:: Work instructions ::
Repeat the material below exactly, line for line.

(begin)

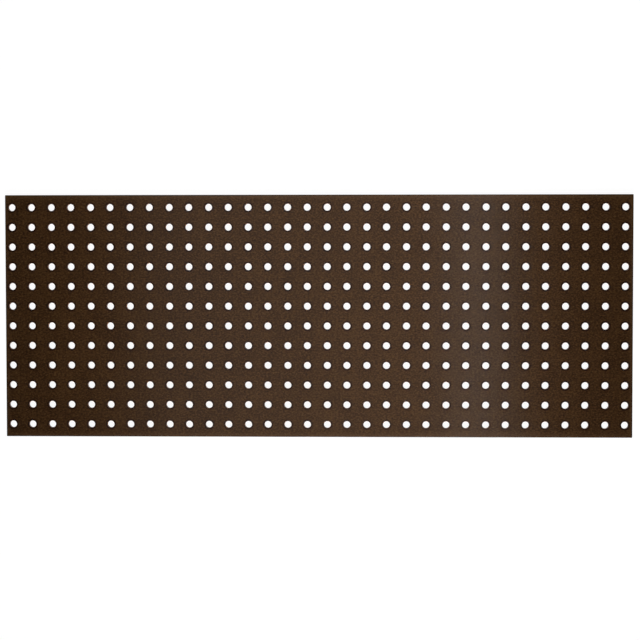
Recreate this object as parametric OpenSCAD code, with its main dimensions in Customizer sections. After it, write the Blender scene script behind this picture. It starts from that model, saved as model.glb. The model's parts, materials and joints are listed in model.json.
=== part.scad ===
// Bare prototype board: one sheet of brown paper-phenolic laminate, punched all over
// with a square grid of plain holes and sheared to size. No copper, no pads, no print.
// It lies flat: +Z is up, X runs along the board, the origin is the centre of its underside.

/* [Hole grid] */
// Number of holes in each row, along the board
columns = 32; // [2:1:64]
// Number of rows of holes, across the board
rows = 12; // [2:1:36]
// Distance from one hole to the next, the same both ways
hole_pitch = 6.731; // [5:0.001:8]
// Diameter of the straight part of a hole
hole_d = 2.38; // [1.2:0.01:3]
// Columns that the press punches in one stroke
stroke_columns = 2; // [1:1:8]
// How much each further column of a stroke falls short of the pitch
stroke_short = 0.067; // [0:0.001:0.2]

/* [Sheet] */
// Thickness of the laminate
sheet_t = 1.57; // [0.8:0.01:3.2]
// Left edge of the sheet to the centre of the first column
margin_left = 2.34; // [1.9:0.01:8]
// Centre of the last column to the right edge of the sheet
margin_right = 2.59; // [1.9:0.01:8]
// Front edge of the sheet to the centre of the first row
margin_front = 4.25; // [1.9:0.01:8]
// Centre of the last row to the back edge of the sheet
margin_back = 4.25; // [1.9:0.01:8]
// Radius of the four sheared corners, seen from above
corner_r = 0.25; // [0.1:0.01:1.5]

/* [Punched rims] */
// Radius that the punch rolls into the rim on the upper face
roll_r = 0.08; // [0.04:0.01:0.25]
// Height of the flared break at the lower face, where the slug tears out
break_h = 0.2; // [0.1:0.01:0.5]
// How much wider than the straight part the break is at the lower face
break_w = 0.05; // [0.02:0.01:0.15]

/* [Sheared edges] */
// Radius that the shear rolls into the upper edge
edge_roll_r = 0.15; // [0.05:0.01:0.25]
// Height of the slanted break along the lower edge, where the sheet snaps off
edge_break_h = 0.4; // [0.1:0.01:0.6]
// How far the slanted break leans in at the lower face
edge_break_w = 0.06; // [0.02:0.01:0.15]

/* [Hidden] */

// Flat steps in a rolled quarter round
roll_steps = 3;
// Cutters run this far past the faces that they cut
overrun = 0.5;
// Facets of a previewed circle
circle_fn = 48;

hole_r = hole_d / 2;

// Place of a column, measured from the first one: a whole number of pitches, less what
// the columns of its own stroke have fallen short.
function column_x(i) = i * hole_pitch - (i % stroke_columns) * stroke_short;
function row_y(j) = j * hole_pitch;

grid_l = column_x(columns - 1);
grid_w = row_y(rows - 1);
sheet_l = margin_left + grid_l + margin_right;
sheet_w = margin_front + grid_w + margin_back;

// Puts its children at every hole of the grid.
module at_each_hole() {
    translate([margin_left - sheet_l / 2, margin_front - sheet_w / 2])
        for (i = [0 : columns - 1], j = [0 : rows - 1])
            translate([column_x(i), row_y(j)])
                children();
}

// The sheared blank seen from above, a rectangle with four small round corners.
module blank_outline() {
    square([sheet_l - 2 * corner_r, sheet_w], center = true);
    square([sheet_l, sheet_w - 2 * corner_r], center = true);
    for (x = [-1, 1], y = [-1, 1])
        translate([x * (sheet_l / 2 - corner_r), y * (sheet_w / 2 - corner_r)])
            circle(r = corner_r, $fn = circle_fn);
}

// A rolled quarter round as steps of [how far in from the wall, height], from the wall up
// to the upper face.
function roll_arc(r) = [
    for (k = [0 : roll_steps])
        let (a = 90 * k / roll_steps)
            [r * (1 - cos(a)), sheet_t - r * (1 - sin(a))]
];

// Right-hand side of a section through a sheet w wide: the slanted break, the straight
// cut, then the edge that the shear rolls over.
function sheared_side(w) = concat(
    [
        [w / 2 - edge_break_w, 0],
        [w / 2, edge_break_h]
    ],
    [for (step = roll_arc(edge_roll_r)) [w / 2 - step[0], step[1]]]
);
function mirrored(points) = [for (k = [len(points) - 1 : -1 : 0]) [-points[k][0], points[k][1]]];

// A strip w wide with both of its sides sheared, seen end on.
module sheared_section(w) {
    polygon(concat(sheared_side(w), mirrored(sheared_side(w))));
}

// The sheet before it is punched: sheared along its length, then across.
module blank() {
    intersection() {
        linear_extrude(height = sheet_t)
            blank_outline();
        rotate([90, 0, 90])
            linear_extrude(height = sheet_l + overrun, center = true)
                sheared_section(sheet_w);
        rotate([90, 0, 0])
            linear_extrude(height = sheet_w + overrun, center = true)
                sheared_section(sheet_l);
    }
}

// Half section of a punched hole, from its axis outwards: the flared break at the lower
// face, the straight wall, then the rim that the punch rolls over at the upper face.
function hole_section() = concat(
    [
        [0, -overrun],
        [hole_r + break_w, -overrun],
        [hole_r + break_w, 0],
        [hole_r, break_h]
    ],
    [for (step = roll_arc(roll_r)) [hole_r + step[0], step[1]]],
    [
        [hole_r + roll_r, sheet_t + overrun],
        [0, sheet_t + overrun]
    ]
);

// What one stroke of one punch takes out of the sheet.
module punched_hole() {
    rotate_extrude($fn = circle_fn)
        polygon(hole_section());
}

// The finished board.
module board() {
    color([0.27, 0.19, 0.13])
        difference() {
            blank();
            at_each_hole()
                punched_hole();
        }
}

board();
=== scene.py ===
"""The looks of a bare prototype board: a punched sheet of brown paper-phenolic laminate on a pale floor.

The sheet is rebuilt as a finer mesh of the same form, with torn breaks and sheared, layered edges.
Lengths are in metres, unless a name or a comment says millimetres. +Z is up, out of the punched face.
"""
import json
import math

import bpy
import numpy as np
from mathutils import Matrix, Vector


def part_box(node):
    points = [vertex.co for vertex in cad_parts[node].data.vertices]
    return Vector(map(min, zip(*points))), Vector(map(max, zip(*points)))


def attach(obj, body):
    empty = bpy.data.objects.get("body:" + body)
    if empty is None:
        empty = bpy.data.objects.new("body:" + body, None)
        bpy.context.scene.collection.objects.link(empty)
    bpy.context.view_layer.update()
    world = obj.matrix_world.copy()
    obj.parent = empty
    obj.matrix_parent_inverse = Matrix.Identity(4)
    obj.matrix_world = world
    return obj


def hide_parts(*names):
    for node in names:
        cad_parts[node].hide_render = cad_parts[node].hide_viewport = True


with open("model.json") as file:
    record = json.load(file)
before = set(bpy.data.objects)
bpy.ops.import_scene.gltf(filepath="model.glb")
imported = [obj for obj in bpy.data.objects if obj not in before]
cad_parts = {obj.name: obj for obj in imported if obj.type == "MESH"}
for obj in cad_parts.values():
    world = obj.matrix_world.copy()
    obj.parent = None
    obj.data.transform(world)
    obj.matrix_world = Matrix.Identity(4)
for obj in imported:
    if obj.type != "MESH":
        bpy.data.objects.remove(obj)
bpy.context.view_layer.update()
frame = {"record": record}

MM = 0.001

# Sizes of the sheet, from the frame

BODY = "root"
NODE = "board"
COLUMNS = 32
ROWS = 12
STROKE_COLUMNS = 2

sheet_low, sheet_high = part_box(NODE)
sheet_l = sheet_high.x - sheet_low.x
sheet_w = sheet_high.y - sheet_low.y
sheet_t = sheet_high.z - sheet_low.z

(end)

:: Solved exercise ::
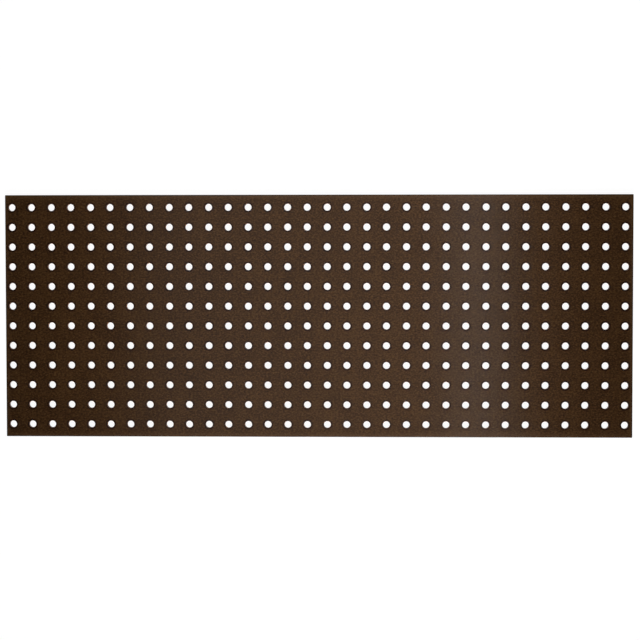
Recreate this object as parametric OpenSCAD code, with its main dimensions in Customizer sections. After it, write the Blender scene script behind this picture. It starts from that model, saved as model.glb. The model's parts, materials and joints are listed in model.json.
=== part.scad ===
// Bare prototype board: one sheet of brown paper-phenolic laminate, punched all over
// with a square grid of plain holes and sheared to size. No copper, no pads, no print.
// It lies flat: +Z is up, X runs along the board, the origin is the centre of its underside.

/* [Hole grid] */
// Number of holes in each row, along the board
columns = 32; // [2:1:64]
// Number of rows of holes, across the board
rows = 12; // [2:1:36]
// Distance from one hole to the next, the same both ways
hole_pitch = 6.731; // [5:0.001:8]
// Diameter of the straight part of a hole
hole_d = 2.38; // [1.2:0.01:3]
// Columns that the press punches in one stroke
stroke_columns = 2; // [1:1:8]
// How much each further column of a stroke falls short of the pitch
stroke_short = 0.067; // [0:0.001:0.2]

/* [Sheet] */
// Thickness of the laminate
sheet_t = 1.57; // [0.8:0.01:3.2]
// Left edge of the sheet to the centre of the first column
margin_left = 2.34; // [1.9:0.01:8]
// Centre of the last column to the right edge of the sheet
margin_right = 2.59; // [1.9:0.01:8]
// Front edge of the sheet to the centre of the first row
margin_front = 4.25; // [1.9:0.01:8]
// Centre of the last row to the back edge of the sheet
margin_back = 4.25; // [1.9:0.01:8]
// Radius of the four sheared corners, seen from above
corner_r = 0.25; // [0.1:0.01:1.5]

/* [Punched rims] */
// Radius that the punch rolls into the rim on the upper face
roll_r = 0.08; // [0.04:0.01:0.25]
// Height of the flared break at the lower face, where the slug tears out
break_h = 0.2; // [0.1:0.01:0.5]
// How much wider than the straight part the break is at the lower face
break_w = 0.05; // [0.02:0.01:0.15]

/* [Sheared edges] */
// Radius that the shear rolls into the upper edge
edge_roll_r = 0.15; // [0.05:0.01:0.25]
// Height of the slanted break along the lower edge, where the sheet snaps off
edge_break_h = 0.4; // [0.1:0.01:0.6]
// How far the slanted break leans in at the lower face
edge_break_w = 0.06; // [0.02:0.01:0.15]

/* [Hidden] */

// Flat steps in a rolled quarter round
roll_steps = 3;
// Cutters run this far past the faces that they cut
overrun = 0.5;
// Facets of a previewed circle
circle_fn = 48;

hole_r = hole_d / 2;

// Place of a column, measured from the first one: a whole number of pitches, less what
// the columns of its own stroke have fallen short.
function column_x(i) = i * hole_pitch - (i % stroke_columns) * stroke_short;
function row_y(j) = j * hole_pitch;

grid_l = column_x(columns - 1);
grid_w = row_y(rows - 1);
sheet_l = margin_left + grid_l + margin_right;
sheet_w = margin_front + grid_w + margin_back;

// Puts its children at every hole of the grid.
module at_each_hole() {
    translate([margin_left - sheet_l / 2, margin_front - sheet_w / 2])
        for (i = [0 : columns - 1], j = [0 : rows - 1])
            translate([column_x(i), row_y(j)])
                children();
}

// The sheared blank seen from above, a rectangle with four small round corners.
module blank_outline() {
    square([sheet_l - 2 * corner_r, sheet_w], center = true);
    square([sheet_l, sheet_w - 2 * corner_r], center = true);
    for (x = [-1, 1], y = [-1, 1])
        translate([x * (sheet_l / 2 - corner_r), y * (sheet_w / 2 - corner_r)])
            circle(r = corner_r, $fn = circle_fn);
}

// A rolled quarter round as steps of [how far in from the wall, height], from the wall up
// to the upper face.
function roll_arc(r) = [
    for (k = [0 : roll_steps])
        let (a = 90 * k / roll_steps)
            [r * (1 - cos(a)), sheet_t - r * (1 - sin(a))]
];

// Right-hand side of a section through a sheet w wide: the slanted break, the straight
// cut, then the edge that the shear rolls over.
function sheared_side(w) = concat(
    [
        [w / 2 - edge_break_w, 0],
        [w / 2, edge_break_h]
    ],
    [for (step = roll_arc(edge_roll_r)) [w / 2 - step[0], step[1]]]
);
function mirrored(points) = [for (k = [len(points) - 1 : -1 : 0]) [-points[k][0], points[k][1]]];

// A strip w wide with both of its sides sheared, seen end on.
module sheared_section(w) {
    polygon(concat(sheared_side(w), mirrored(sheared_side(w))));
}

// The sheet before it is punched: sheared along its length, then across.
module blank() {
    intersection() {
        linear_extrude(height = sheet_t)
            blank_outline();
        rotate([90, 0, 90])
            linear_extrude(height = sheet_l + overrun, center = true)
                sheared_section(sheet_w);
        rotate([90, 0, 0])
            linear_extrude(height = sheet_w + overrun, center = true)
                sheared_section(sheet_l);
    }
}

// Half section of a punched hole, from its axis outwards: the flared break at the lower
// face, the straight wall, then the rim that the punch rolls over at the upper face.
function hole_section() = concat(
    [
        [0, -overrun],
        [hole_r + break_w, -overrun],
        [hole_r + break_w, 0],
        [hole_r, break_h]
    ],
    [for (step = roll_arc(roll_r)) [hole_r + step[0], step[1]]],
    [
        [hole_r + roll_r, sheet_t + overrun],
        [0, sheet_t + overrun]
    ]
);

// What one stroke of one punch takes out of the sheet.
module punched_hole() {
    rotate_extrude($fn = circle_fn)
        polygon(hole_section());
}

// The finished board.
module board() {
    color([0.27, 0.19, 0.13])
        difference() {
            blank();
            at_each_hole()
                punched_hole();
        }
}

board();
=== scene.py ===
"""The looks of a bare prototype board: a punched sheet of brown paper-phenolic laminate on a pale floor.

The sheet is rebuilt as a finer mesh of the same form, with torn breaks and sheared, layered edges.
Lengths are in metres, unless a name or a comment says millimetres. +Z is up, out of the punched face.
"""
import json
import math

import bpy
import numpy as np
from mathutils import Matrix, Vector


def part_box(node):
    points = [vertex.co for vertex in cad_parts[node].data.vertices]
    return Vector(map(min, zip(*points))), Vector(map(max, zip(*points)))


def attach(obj, body):
    empty = bpy.data.objects.get("body:" + body)
    if empty is None:
        empty = bpy.data.objects.new("body:" + body, None)
        bpy.context.scene.collection.objects.link(empty)
    bpy.context.view_layer.update()
    world = obj.matrix_world.copy()
    obj.parent = empty
    obj.matrix_parent_inverse = Matrix.Identity(4)
    obj.matrix_world = world
    return obj


def hide_parts(*names):
    for node in names:
        cad_parts[node].hide_render = cad_parts[node].hide_viewport = True


with open("model.json") as file:
    record = json.load(file)
before = set(bpy.data.objects)
bpy.ops.import_scene.gltf(filepath="model.glb")
imported = [obj for obj in bpy.data.objects if obj not in before]
cad_parts = {obj.name: obj for obj in imported if obj.type == "MESH"}
for obj in cad_parts.values():
    world = obj.matrix_world.copy()
    obj.parent = None
    obj.data.transform(world)
    obj.matrix_world = Matrix.Identity(4)
for obj in imported:
    if obj.type != "MESH":
        bpy.data.objects.remove(obj)
bpy.context.view_layer.update()
frame = {"record": record}

MM = 0.001

# Sizes of the sheet, from the frame

BODY = "root"
NODE = "board"
COLUMNS = 32
ROWS = 12
STROKE_COLUMNS = 2

sheet_low, sheet_high = part_box(NODE)
sheet_l = sheet_high.x - sheet_low.x
sheet_w = sheet_high.y - sheet_low.y
sheet_t = sheet_high.z - sheet_low.z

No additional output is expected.